== Directive ==
Print all of the data exactly.
# # #
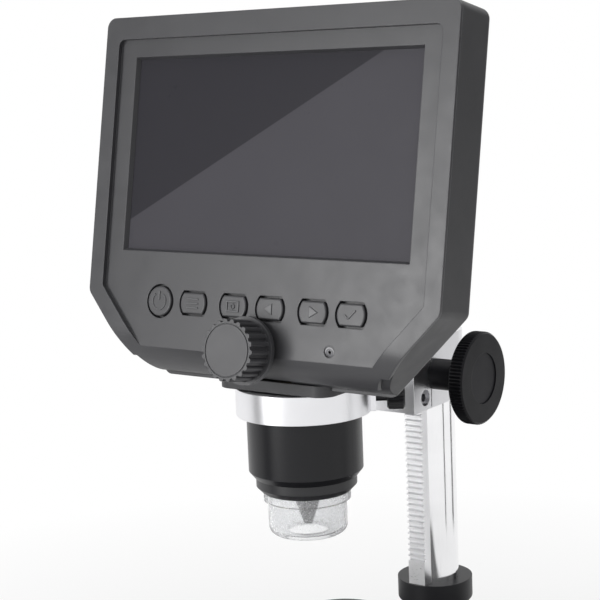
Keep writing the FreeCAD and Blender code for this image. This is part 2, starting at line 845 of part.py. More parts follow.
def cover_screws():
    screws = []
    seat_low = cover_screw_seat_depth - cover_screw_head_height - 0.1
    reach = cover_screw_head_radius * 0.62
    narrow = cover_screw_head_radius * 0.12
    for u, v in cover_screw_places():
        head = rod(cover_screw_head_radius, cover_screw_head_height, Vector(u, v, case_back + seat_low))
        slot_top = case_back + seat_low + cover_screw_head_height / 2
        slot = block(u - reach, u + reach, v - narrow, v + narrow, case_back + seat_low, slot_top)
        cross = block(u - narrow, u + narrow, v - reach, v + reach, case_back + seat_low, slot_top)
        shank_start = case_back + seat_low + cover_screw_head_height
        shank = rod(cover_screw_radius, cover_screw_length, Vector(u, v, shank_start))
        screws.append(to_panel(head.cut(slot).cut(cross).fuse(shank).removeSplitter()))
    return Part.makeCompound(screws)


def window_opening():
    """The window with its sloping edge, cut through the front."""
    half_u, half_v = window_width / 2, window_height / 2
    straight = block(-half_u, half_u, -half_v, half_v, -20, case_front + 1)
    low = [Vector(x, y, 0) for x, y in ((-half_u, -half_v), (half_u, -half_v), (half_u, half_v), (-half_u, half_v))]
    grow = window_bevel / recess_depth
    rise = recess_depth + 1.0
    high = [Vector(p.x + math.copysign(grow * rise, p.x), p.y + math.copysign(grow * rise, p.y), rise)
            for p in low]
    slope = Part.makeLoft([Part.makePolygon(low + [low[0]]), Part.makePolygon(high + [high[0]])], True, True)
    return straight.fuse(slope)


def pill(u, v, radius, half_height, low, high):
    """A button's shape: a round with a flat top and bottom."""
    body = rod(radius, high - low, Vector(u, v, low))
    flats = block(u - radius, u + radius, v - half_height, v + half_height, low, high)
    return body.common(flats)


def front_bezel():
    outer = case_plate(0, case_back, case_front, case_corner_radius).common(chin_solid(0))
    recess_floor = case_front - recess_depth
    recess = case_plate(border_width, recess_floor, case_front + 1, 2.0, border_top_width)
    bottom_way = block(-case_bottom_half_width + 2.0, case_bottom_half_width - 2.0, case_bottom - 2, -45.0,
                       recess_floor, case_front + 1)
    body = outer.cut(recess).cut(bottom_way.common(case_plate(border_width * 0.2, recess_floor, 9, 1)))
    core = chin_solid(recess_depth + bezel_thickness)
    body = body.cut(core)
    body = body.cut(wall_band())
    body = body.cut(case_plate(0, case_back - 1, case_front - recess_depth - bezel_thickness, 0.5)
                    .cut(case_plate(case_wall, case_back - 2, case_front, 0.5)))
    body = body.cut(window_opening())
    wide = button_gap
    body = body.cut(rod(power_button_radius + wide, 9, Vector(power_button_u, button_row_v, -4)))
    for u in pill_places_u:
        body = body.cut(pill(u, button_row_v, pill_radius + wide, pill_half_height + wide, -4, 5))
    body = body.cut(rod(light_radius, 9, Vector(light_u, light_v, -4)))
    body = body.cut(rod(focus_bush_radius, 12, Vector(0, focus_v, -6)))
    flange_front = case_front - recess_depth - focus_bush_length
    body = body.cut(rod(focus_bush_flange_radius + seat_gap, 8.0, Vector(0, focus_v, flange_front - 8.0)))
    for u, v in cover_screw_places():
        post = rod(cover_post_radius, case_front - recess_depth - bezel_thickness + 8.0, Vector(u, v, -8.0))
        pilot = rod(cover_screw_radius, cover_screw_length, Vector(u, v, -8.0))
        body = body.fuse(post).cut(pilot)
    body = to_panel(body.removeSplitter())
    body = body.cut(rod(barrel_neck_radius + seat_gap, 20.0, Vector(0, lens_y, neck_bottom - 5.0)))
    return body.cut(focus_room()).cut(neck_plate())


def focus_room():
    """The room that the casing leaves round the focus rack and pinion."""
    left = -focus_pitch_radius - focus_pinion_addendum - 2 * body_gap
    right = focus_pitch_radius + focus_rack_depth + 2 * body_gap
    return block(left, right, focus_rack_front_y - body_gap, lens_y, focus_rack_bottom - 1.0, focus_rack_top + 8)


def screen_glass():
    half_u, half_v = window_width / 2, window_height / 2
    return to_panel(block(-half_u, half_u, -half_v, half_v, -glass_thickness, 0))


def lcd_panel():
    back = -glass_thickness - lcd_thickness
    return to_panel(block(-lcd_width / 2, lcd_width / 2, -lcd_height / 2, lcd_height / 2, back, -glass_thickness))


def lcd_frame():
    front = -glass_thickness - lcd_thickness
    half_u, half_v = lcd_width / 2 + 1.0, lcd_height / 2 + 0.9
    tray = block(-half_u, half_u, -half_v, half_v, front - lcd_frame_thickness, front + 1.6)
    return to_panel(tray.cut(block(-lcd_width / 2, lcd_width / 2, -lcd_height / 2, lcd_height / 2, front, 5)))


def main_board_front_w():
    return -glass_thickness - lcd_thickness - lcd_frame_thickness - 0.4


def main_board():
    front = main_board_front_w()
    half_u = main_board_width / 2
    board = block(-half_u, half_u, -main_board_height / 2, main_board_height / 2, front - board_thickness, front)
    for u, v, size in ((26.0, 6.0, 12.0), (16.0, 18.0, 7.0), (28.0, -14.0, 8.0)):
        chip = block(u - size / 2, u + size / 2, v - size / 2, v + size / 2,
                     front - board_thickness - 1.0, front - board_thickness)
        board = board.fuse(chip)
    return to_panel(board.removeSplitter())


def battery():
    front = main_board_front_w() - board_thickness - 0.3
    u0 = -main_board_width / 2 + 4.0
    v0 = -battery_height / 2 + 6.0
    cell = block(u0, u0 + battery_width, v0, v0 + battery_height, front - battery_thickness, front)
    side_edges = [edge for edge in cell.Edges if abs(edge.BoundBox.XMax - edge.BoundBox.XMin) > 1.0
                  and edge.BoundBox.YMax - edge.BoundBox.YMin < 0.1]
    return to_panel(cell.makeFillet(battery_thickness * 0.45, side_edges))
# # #
== The output ==
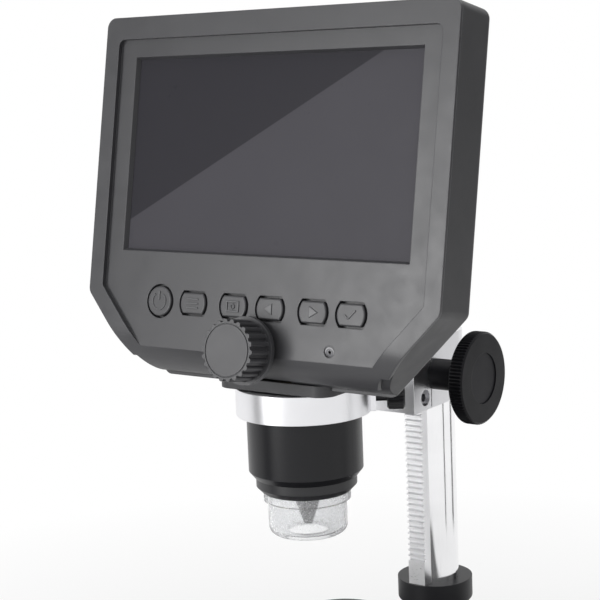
Keep writing the FreeCAD and Blender code for this image. This is part 2, starting at line 845 of part.py. More parts follow.
def cover_screws():
    screws = []
    seat_low = cover_screw_seat_depth - cover_screw_head_height - 0.1
    reach = cover_screw_head_radius * 0.62
    narrow = cover_screw_head_radius * 0.12
    for u, v in cover_screw_places():
        head = rod(cover_screw_head_radius, cover_screw_head_height, Vector(u, v, case_back + seat_low))
        slot_top = case_back + seat_low + cover_screw_head_height / 2
        slot = block(u - reach, u + reach, v - narrow, v + narrow, case_back + seat_low, slot_top)
        cross = block(u - narrow, u + narrow, v - reach, v + reach, case_back + seat_low, slot_top)
        shank_start = case_back + seat_low + cover_screw_head_height
        shank = rod(cover_screw_radius, cover_screw_length, Vector(u, v, shank_start))
        screws.append(to_panel(head.cut(slot).cut(cross).fuse(shank).removeSplitter()))
    return Part.makeCompound(screws)


def window_opening():
    """The window with its sloping edge, cut through the front."""
    half_u, half_v = window_width / 2, window_height / 2
    straight = block(-half_u, half_u, -half_v, half_v, -20, case_front + 1)
    low = [Vector(x, y, 0) for x, y in ((-half_u, -half_v), (half_u, -half_v), (half_u, half_v), (-half_u, half_v))]
    grow = window_bevel / recess_depth
    rise = recess_depth + 1.0
    high = [Vector(p.x + math.copysign(grow * rise, p.x), p.y + math.copysign(grow * rise, p.y), rise)
            for p in low]
    slope = Part.makeLoft([Part.makePolygon(low + [low[0]]), Part.makePolygon(high + [high[0]])], True, True)
    return straight.fuse(slope)


def pill(u, v, radius, half_height, low, high):
    """A button's shape: a round with a flat top and bottom."""
    body = rod(radius, high - low, Vector(u, v, low))
    flats = block(u - radius, u + radius, v - half_height, v + half_height, low, high)
    return body.common(flats)


def front_bezel():
    outer = case_plate(0, case_back, case_front, case_corner_radius).common(chin_solid(0))
    recess_floor = case_front - recess_depth
    recess = case_plate(border_width, recess_floor, case_front + 1, 2.0, border_top_width)
    bottom_way = block(-case_bottom_half_width + 2.0, case_bottom_half_width - 2.0, case_bottom - 2, -45.0,
                       recess_floor, case_front + 1)
    body = outer.cut(recess).cut(bottom_way.common(case_plate(border_width * 0.2, recess_floor, 9, 1)))
    core = chin_solid(recess_depth + bezel_thickness)
    body = body.cut(core)
    body = body.cut(wall_band())
    body = body.cut(case_plate(0, case_back - 1, case_front - recess_depth - bezel_thickness, 0.5)
                    .cut(case_plate(case_wall, case_back - 2, case_front, 0.5)))
    body = body.cut(window_opening())
    wide = button_gap
    body = body.cut(rod(power_button_radius + wide, 9, Vector(power_button_u, button_row_v, -4)))
    for u in pill_places_u:
        body = body.cut(pill(u, button_row_v, pill_radius + wide, pill_half_height + wide, -4, 5))
    body = body.cut(rod(light_radius, 9, Vector(light_u, light_v, -4)))
    body = body.cut(rod(focus_bush_radius, 12, Vector(0, focus_v, -6)))
    flange_front = case_front - recess_depth - focus_bush_length
    body = body.cut(rod(focus_bush_flange_radius + seat_gap, 8.0, Vector(0, focus_v, flange_front - 8.0)))
    for u, v in cover_screw_places():
        post = rod(cover_post_radius, case_front - recess_depth - bezel_thickness + 8.0, Vector(u, v, -8.0))
        pilot = rod(cover_screw_radius, cover_screw_length, Vector(u, v, -8.0))
        body = body.fuse(post).cut(pilot)
    body = to_panel(body.removeSplitter())
    body = body.cut(rod(barrel_neck_radius + seat_gap, 20.0, Vector(0, lens_y, neck_bottom - 5.0)))
    return body.cut(focus_room()).cut(neck_plate())


def focus_room():
    """The room that the casing leaves round the focus rack and pinion."""
    left = -focus_pitch_radius - focus_pinion_addendum - 2 * body_gap
    right = focus_pitch_radius + focus_rack_depth + 2 * body_gap
    return block(left, right, focus_rack_front_y - body_gap, lens_y, focus_rack_bottom - 1.0, focus_rack_top + 8)


def screen_glass():
    half_u, half_v = window_width / 2, window_height / 2
    return to_panel(block(-half_u, half_u, -half_v, half_v, -glass_thickness, 0))


def lcd_panel():
    back = -glass_thickness - lcd_thickness
    return to_panel(block(-lcd_width / 2, lcd_width / 2, -lcd_height / 2, lcd_height / 2, back, -glass_thickness))


def lcd_frame():
    front = -glass_thickness - lcd_thickness
    half_u, half_v = lcd_width / 2 + 1.0, lcd_height / 2 + 0.9
    tray = block(-half_u, half_u, -half_v, half_v, front - lcd_frame_thickness, front + 1.6)
    return to_panel(tray.cut(block(-lcd_width / 2, lcd_width / 2, -lcd_height / 2, lcd_height / 2, front, 5)))


def main_board_front_w():
    return -glass_thickness - lcd_thickness - lcd_frame_thickness - 0.4


def main_board():
    front = main_board_front_w()
    half_u = main_board_width / 2
    board = block(-half_u, half_u, -main_board_height / 2, main_board_height / 2, front - board_thickness, front)
    for u, v, size in ((26.0, 6.0, 12.0), (16.0, 18.0, 7.0), (28.0, -14.0, 8.0)):
        chip = block(u - size / 2, u + size / 2, v - size / 2, v + size / 2,
                     front - board_thickness - 1.0, front - board_thickness)
        board = board.fuse(chip)
    return to_panel(board.removeSplitter())


def battery():
    front = main_board_front_w() - board_thickness - 0.3
    u0 = -main_board_width / 2 + 4.0
    v0 = -battery_height / 2 + 6.0
    cell = block(u0, u0 + battery_width, v0, v0 + battery_height, front - battery_thickness, front)
    side_edges = [edge for edge in cell.Edges if abs(edge.BoundBox.XMax - edge.BoundBox.XMin) > 1.0
                  and edge.BoundBox.YMax - edge.BoundBox.YMin < 0.1]
    return to_panel(cell.makeFillet(battery_thickness * 0.45, side_edges))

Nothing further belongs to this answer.